Neben der Intimität und dem Erinnern der vielen dort aufgewachsenen oder noch dort lebenden Menschen zentriert sich das Projekt zu einem wesentlichen Teil um Alenka Malys Vater Gust Maly – und seine persönlichen Bezugschaften innerhalb der Siedlung. Der maultrommelnde Gust Maly erscheint in einer Wohneinheit als Videoschleife zwischen Textfragmenten und anderen Werkstücken, zusammengespannt mit Eugenie Kain, die im Kabinett der Wohnung in einer Leseinstallation auf die Wand projiziert, aus einem ihrer Bücher vorträgt. Kains Buch »Flüsterlieder« versammelt Erinnerungen an ihren verstorbenen Mann Gust Maly und beschreibt unter anderem eine lebendige Praxis, in der sich die Großfamilie an den Feiertagen in der Küche der Mutter ihrer Herkunft erinnerte. Von Brennesseln oder Friedhofsmutproben ist die Rede, aber auch von der ersten Band Malys, die in der Wohnküche der Familie probte. Das greift dann sogleich in mannigfaltige andere Ergänzungen: Im Text stand der Erfolg, der sich durch die Band einstellen sollte, dem Frust der Mutter gegenüber, weil der teure neue Linoleum-Küchenboden sogleich von der jungen Band beschädigt wurde und beschädigt blieb; andernorts spürt man eine Tatsache auf, wie mit Konflikten auch umzugehen möglich war: Der um vier Uhr früh aufstehende Bäckermeister rief in seinem nächtlichen Ärger über den musikalischen Lärm nicht die Polizei, sondern drehte lediglich die Sicherungen heraus, um endlich schlafen zu können; und beim Ansehen der Installation erzählt ein zumindest temporärer Wegbegleiter Malys von einem gemeinsamen Konzert vor der Zwentendorfabstimmung, irgendwo weit draußen am Land, und dass damals, am Abend vor der Abstimmung noch gesetzliches Alkoholausschankverbot galt – wie die Zeiten sich doch ändern. Die Stimmung einer »größeren Familie«, wo die Übergänge zwischen den Kernfamilien fließend waren, war jedenfalls ein offene und spürbare.
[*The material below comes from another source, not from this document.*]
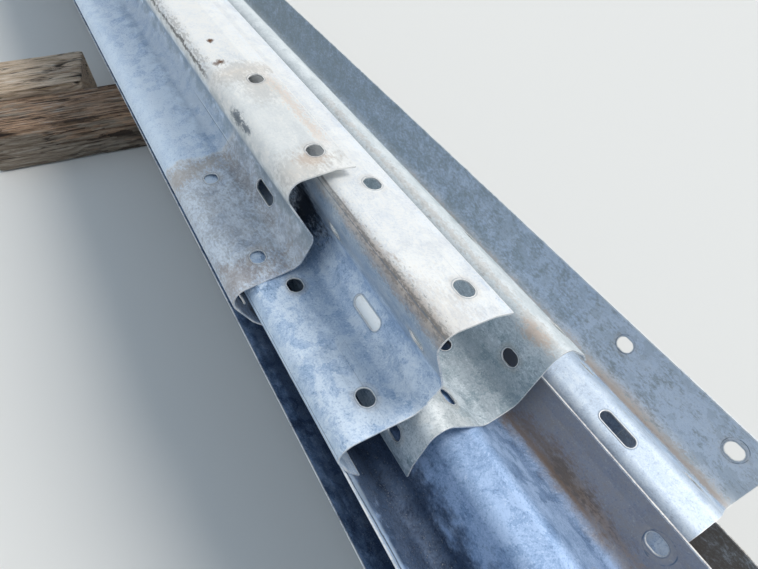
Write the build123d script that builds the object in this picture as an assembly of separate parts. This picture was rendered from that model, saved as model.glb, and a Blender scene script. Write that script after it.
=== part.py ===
from build123d import *
from math import sin, cos, tan, radians
import os

# One W-shaped guardrail section, in millimetres and degrees
BAY = 1905.0
BAYS = 4
SHEET = 2.67
WIDTH = 312.0
DEPTH = 83.0
CREST_SPACING = 194.0
BEND_RADIUS = 24.0
INNER_SLOPE = 54.0
OUTER_SLOPE = 57.0
LIP_SLOPE = 70.0
LIP_RADIUS = 12.0

# Splice holes and post slots, measured from a section's end
FIRST_COLUMN = 50.8
COLUMN_SPACING = 215.9
HOLE_FROM_CREST = 43.0
HOLE_WIDTH = 23.0
HOLE_LENGTH = 29.0
SLOT_FROM_END = 158.75
SLOT_WIDTH = 19.0
SLOT_LENGTH = 63.5
ROUND_END_SIDES = 4
LENGTH = BAYS * BAY + 2 * SLOT_FROM_END

# Timbers on the ground, turned a little from square to the rails
TIMBER_WIDTH = 203.0
TIMBER_HEIGHT = 152.0
TIMBER_LENGTH = 1220.0
TIMBER_SKEW = -12.5
TIMBER_EDGE = 5.0
BEARER_FROM_END = 2175.0
SPARE_WIDTH = 229.0
SPARE_HEIGHT = 178.0
SPARE_LENGTH = 320.0

# Gap left where one piece lies on another
SEAT = 0.3

# The pile from the ground up: name, face, place across, how far the near end stands back, lean, and the
# section that it nests in. A nested section's place is counted across the face of the one that it nests in.
PILE = [
    ("right_base_rail", "down", 226.0, 8.0, 0.0, None),
    ("right_base_rail_nested", "down", 0.0, 28.0, 0.0, "right_base_rail"),
    ("left_base_rail", "down", -20.0, 103.0, 26.0, None),
    ("right_upturned_rail", "up", 228.0, 383.0, 0.0, None),
    ("left_upturned_rail", "up", 226.0, 415.0, 0.0, None),
    ("right_outer_rail", "down", 231.5, 246.0, 2.9, None),
    ("front_rail", "down", 2.8, 0.0, 2.1, None),
    ("middle_rail", "up", 76.7, 495.0, 8.2, None),
    ("leaning_rail", "up", -26.7, 530.0, 46.9, None),
    ("top_rail", "up", -3.2, 820.0, 55.2, "leaning_rail"),
]
START = -(LENGTH + max(back for _, _, _, back, _, _ in PILE)) / 2


# The W profile, worked out from the sizes above
MID_DEPTH = DEPTH - SHEET
CREST = CREST_SPACING / 2
TI = radians(INNER_SLOPE)
TO = radians(OUTER_SLOPE)
TL = radians(LIP_SLOPE)
INNER_RUN = (MID_DEPTH - 2 * BEND_RADIUS * (1 - cos(TI))) / sin(TI)
HALF_FLAT = CREST - 2 * BEND_RADIUS * sin(TI) - INNER_RUN * cos(TI)


def polar(centre, radius, angle):
    """A point on a circle, the angle counted from straight up towards the lip."""
    return (centre[0] + radius * sin(angle), centre[1] + radius * cos(angle))


def outer_leg():
    """The centre of the lip bend and the length of the lip, so that the lip ends level with the valley."""
    end_u = WIDTH / 2 - SHEET / 2 * sin(TL)
    end_v = SHEET / 2 * (cos(TL) - 1)
    bend = BEND_RADIUS - LIP_RADIUS
    over = end_u - CREST - bend * sin(TO) - LIP_RADIUS * sin(TL)
    down = MID_DEPTH - BEND_RADIUS + bend * cos(TO) + LIP_RADIUS * cos(TL) - end_v
    run = (over * sin(TL) - down * cos(TL)) / sin(TL - TO)
    lip = (down * cos(TO) - over * sin(TO)) / sin(TL - TO)
    centre = (
        CREST + run * cos(TO) + bend * sin(TO),
        MID_DEPTH - BEND_RADIUS - run * sin(TO) + bend * cos(TO),
    )
    return centre, lip


VALLEY_CENTRE = (HALF_FLAT, BEND_RADIUS)
CREST_CENTRE = (CREST, MID_DEPTH - BEND_RADIUS)
LIP_CENTRE, LIP_RUN = outer_leg()


def half_surface(side):
    """One face of the sheet from the middle to the lip: its bends as (centre, radius, from, to), and its end."""
    valley = (VALLEY_CENTRE, BEND_RADIUS - side, radians(180), radians(180) - TI)
    crest = (CREST_CENTRE, BEND_RADIUS + side, -TI, TO)
    lip = (LIP_CENTRE, LIP_RADIUS + side, TO, TL)
    last = polar(LIP_CENTRE, LIP_RADIUS + side, TL)
    end = (last[0] + LIP_RUN * cos(TL), last[1] - LIP_RUN * sin(TL))
    return [valley, crest, lip], end


def surface_edges(side):
    """One face of the sheet from lip to lip, as lines and arcs in the XZ plane."""
    edges = []
    for hand in (1, -1):
        bends, end = half_surface(side)
        here = (0, side)
        for centre, radius, start, stop in bends:
            points = [polar(centre, radius, a) for a in (start, (start + stop) / 2, stop)]
            points = [(hand * u, 0, v) for u, v in points]
            edges.append(Line((hand * here[0], 0, here[1]), points[0]))
            edges.append(ThreePointArc(*points))
            here = (hand * points[2][0], points[2][2])
        edges.append(Line((hand * here[0], 0, here[1]), (hand * end[0], 0, end[1])))
    return edges


def profile_face():
    """The whole section of the sheet, a closed W 2.67 mm thick."""
    edges = surface_edges(SHEET / 2) + surface_edges(-SHEET / 2)
    top_end = half_surface(SHEET / 2)[1]
    low_end = half_surface(-SHEET / 2)[1]
    for hand in (1, -1):
        edges.append(Line((hand * top_end[0], 0, top_end[1]), (hand * low_end[0], 0, low_end[1])))
    return Face(Wire(edges))


def slope_point(row):
    """Where a row of splice holes sits: its place across the section and the direction it faces."""
    hand = 1 if row in (3, 4) else -1
    if row in (2, 3):
        foot = polar(VALLEY_CENTRE, BEND_RADIUS, radians(180) - TI)
        u = CREST - HOLE_FROM_CREST
        v = foot[1] + (u - foot[0]) * tan(TI)
        normal = (-sin(TI), cos(TI))
    else:
        head = polar(CREST_CENTRE, BEND_RADIUS, TO)
        u = CREST + HOLE_FROM_CREST
        v = head[1] - (u - head[0]) * tan(TO)
        normal = (sin(TO), cos(TO))
    return (hand * u, v), (hand * normal[0], normal[1])


def slot_corners(length, width):
    """The corners of a round-ended slot. Each round end is a few straight sides that touch the true arc."""
    reach = (length - width) / 2
    corner = width / 2 / cos(radians(90 / ROUND_END_SIDES))
    corners = []
    for hand in (1, -1):
        for k in range(ROUND_END_SIDES):
            a = radians(180 * (k + 0.5) / ROUND_END_SIDES - 90)
            corners.append((hand * (reach + corner * cos(a)), hand * corner * sin(a)))
    return corners


def cutter(u, v, normal, y, length, width):
    """A round-ended slot that runs along the rail and goes square through the sheet."""
    plane = Plane(origin=(u, y, v), x_dir=(0, 1, 0), z_dir=(normal[0], 0, normal[1]))
    shape = plane * Polygon(*slot_corners(length, width), align=None)
    return extrude(shape, amount=3 * SHEET, both=True)


def rail_section():
    """One section, lying face up with its near end at Y = 0."""
    rail = extrude(profile_face(), amount=LENGTH, dir=(0, 1, 0))
    columns = [FIRST_COLUMN, FIRST_COLUMN + COLUMN_SPACING]
    columns += [LENGTH - y for y in columns]
    cutters = []
    for row in (1, 2, 3, 4):
        (u, v), normal = slope_point(row)
        for y in columns:
            cutters.append(cutter(u, v, normal, y, HOLE_LENGTH, HOLE_WIDTH))
    for bay in range(BAYS + 1):
        y = SLOT_FROM_END + bay * BAY
        cutters.append(cutter(0, 0, (0, 1), y, SLOT_LENGTH, SLOT_WIDTH))
    return rail - cutters


def outline(face, lean, clear):
    """The section's outline as points (x, z) about its centre, turned as it lies, and grown by a clearance."""
    points = []
    for side in (SHEET / 2 + clear, -SHEET / 2 - clear):
        half = [(0, side)]
        bends, end = half_surface(side)
        for centre, radius, start, stop in bends:
            half += [polar(centre, radius, start + (stop - start) * k / 8) for k in range(9)]
        half.append((end[0] + clear * cos(TL), end[1] - clear * sin(TL)))
        whole = [(-u, v) for u, v in half[:0:-1]] + half
        points += whole if side > 0 else whole[::-1]
    flip = 1 if face == "up" else -1
    a = radians(lean)
    return [(u * cos(a) - flip * v * sin(a), u * sin(a) + flip * v * cos(a)) for u, v in points]


def height_over(points, edges):
    """The least height of the points above the edges straight below them."""
    least = 1e9
    for x, z in points:
        for (x0, z0), (x1, z1) in edges:
            if min(x0, x1) <= x <= max(x0, x1) and x0 != x1:
                least = min(least, z - z0 - (z1 - z0) * (x - x0) / (x1 - x0))
    return least


def turned(points, angle):
    """Points turned clockwise, so that the way home points straight down."""
    a = radians(angle)
    return [(x * cos(a) + z * sin(a), z * cos(a) - x * sin(a)) for x, z in points]


def loops(points):
    """The edges of a closed outline."""
    return list(zip(points, points[1:] + points[:1]))


def fall(moving, fixed, angle):
    """How far an outline moves along its way home before it meets a fixed one."""
    over = turned(moving, angle)
    under = turned(fixed, angle)
    down = height_over(over, loops(under))
    up = height_over([(x, -z) for x, z in under], [((a, -b), (c, -d)) for (a, b), (c, d) in loops(over)])
    return min(down, up)


def placed(rail, clear):
    """A section's outline where it lies."""
    return [(rail["x"] + x, rail["z"] + z) for x, z in outline(rail["face"], rail["lean"], clear)]


def lay(rail, laid, under):
    """Lowers one section, straight down or square to the one that it nests in, until it meets a piece."""
    angle = rail["lean"] if under else 0.0
    a = radians(angle)
    way = 10 * DEPTH
    start_x = under["x"] + rail["x"] * cos(a) if under else rail["x"]
    start_z = under["z"] + rail["x"] * sin(a) if under else TIMBER_HEIGHT
    rail["x"] = start_x - way * sin(a)
    rail["z"] = start_z + way * cos(a)
    skin = placed(rail, SEAT)
    drop = (min(z for _, z in skin) - TIMBER_HEIGHT) / cos(a)
    for other in laid:
        drop = min(drop, fall(skin, placed(other, 0), angle))
    rail["x"] += drop * sin(a)
    rail["z"] -= drop * cos(a)


def lay_pile():
    """Each section in turn is lowered until it lies on the timbers or on a section before it."""
    laid = {}
    for name, face, x, back, lean, nest in PILE:
        rail = dict(face=face, x=x, z=0.0, near=START + back, lean=lean)
        lay(rail, list(laid.values()), laid.get(nest))
        laid[name] = rail
    return laid


def place_rail(section, rail):
    """A copy of the section where it lies in the pile."""
    over = 0 if rail["face"] == "up" else 180
    return Pos(rail["x"], rail["near"], rail["z"]) * Rot(0, over - rail["lean"], 0) * section


def timber(length, width, height):
    """A sawn timber lying on the ground, its long edges eased."""
    block = Box(length, width, height)
    block = chamfer(block.edges().filter_by(Axis.X), TIMBER_EDGE)
    return Pos(0, 0, height / 2) * block


def timbers():
    """The two bearers, and the thicker offcut that lies against the back of the near one."""
    skew = Rot(0, 0, TIMBER_SKEW)
    near = Pos(0, START + BEARER_FROM_END, 0) * skew
    far = Pos(0, -START - BEARER_FROM_END, 0) * skew
    bearer = timber(TIMBER_LENGTH, TIMBER_WIDTH, TIMBER_HEIGHT)
    spare = timber(SPARE_LENGTH, SPARE_WIDTH, SPARE_HEIGHT)
    beside = Pos((SPARE_LENGTH - TIMBER_LENGTH) / 2, (TIMBER_WIDTH + SPARE_WIDTH) / 2 + SEAT, 0)
    return {"near_bearer": near * bearer, "far_bearer": far * bearer, "spare_timber": near * beside * spare}


def main():
    """Writes one STEP file for each piece."""
    os.makedirs("parts", exist_ok=True)
    for name, shape in timbers().items():
        export_step(shape, f"parts/{name}.step")
    section = rail_section()
    for name, rail in lay_pile().items():
        export_step(place_rail(section, rail), f"parts/{name}.step")


main()
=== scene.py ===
from collections import namedtuple
from math import pi, radians

import bpy
import numpy as np
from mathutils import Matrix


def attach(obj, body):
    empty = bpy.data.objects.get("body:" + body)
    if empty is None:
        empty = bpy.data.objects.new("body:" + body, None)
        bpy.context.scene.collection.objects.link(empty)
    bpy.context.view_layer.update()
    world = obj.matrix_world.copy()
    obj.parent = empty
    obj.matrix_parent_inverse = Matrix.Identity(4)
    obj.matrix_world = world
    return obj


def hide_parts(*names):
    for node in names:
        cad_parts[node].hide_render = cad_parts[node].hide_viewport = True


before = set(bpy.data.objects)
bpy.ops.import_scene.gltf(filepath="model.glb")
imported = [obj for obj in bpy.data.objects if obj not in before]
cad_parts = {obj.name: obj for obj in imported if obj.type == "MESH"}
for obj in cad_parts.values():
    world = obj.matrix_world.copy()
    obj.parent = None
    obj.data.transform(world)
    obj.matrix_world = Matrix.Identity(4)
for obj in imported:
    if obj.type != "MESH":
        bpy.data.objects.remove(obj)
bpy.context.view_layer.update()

# The camera stands left of the near ends and looks down along the pile. Angles in degrees.
CAMERA_PLACE = (-0.243, -4.093, 1.200)
CAMERA_DOWN = 50.7
CAMERA_RIGHT = 30.24
FOCAL_PIXELS = 544.4
PHOTO_WIDTH = 758
SENSOR = 36.0
NEAREST_SEEN = 0.01

# Light and floor of the studio
SUN_STRENGTH = 2.15
SUN_COLOUR = (1.0, 0.965, 0.91)
SUN_SPREAD = 30
SUN_TILT = (12, 36, 0)
SKY_COLOUR = (0.73, 0.87, 1.0)
SKY_STRENGTH = 0.48
FLOOR_COLOUR = (0.87, 0.85, 0.82)
FLOOR_ROUGHNESS = 0.9
FLOOR_REACH = 40.0

# Sizes of the guardrail section that the finishes and beads follow, in metres. Round is the radius of a hole's
# ends and straight is half the part between them. A row of holes is given by its place across and its height.
BAY = 1.905
BAYS = 4
END_TO_SLOT = 0.15875
RAIL_LENGTH = BAYS * BAY + 2 * END_TO_SLOT
SPLICE_LAP = 2 * END_TO_SLOT
SLOT_TO_HOLES = 0.10795
SHEET = 0.00267
HOLE_ROUND = 0.0115
HOLE_STRAIGHT = 0.003
SLOT_ROUND = 0.0095
SLOT_STRAIGHT = 0.02225
INNER_ROW = (0.054, 0.0384)
OUTER_ROW = (0.140, 0.0346)
BEND = 0.104
HALF_WIDTH = 0.156

# Zinc in its deep, middle and light shade
BLUE_ZINC = ((0.115, 0.185, 0.31), (0.38, 0.53, 0.75), (0.72, 0.83, 0.96))
DARK_ZINC = ((0.08, 0.13, 0.25), (0.21, 0.33, 0.54), (0.40, 0.54, 0.78))
GREY_ZINC = ((0.15, 0.20, 0.24), (0.38, 0.47, 0.52), (0.74, 0.80, 0.84))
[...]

Ganz allgemein berührt das Projekt auf vielschichtige Weise. Die künstlerischen Bearbeitungen reichten von Klanginstallationen zu Objektbearbeitungen, von Sprache zu Bildern, von Alltagsfragmenten zu einer soziokulturellen Feldforschung in einem Mikrokosmos proletarischen Lebens. Zwischen Puppen auf Betten, ornamentalen Tapetenmustern, Meterware, Möbelstücken, Tisch, Bett und sonstwas ließ sich auch ein Stück eigene Vergangenheit entdecken. Und eine magische Mischung, die jenseits jeder Sozialromantik zwischen künstlerisch bedeutendem Lebenswerk, zeitgenössischer Kunst, Alltagskultur und einer Geschichte von unten oszilliert – deren bestechendste Eigenschaft in einer vollständigen Ambivalenz von Nähe und Freiraum auszudrücken ist: Es wird erzählt von der Beengtheit des Raumes bis zu Gemeinschaftserfahrungen des Zusammenhalts, von der Unentschiedenheit zwischen Toleranz und Ignoranz, von einer wärmenden Idenität der Herkunft als »HammerweglerIn« bis zur Angst vor der Unentrinnbarkeit sozialer Schichtzugehörigkeit. Dass die Geschichte von unten aber an entscheidenden Punkten auch wieder aufgebrochen wird, schreibt Alenka Maly in einem Text, in dem sie Umgang, Toleranz, Autorität und Alltag in der Siedlung reflekiert, um diese wilde Geborgenheit einer Erkenntnis gegenüber zu stellen, die nicht nur den Vater wachgerüttelt hat und aus der kleinen Siedlung ausbrechen hat lassen wollen: die Existenz Mauthausens, außerhalb des Vorstellbaren.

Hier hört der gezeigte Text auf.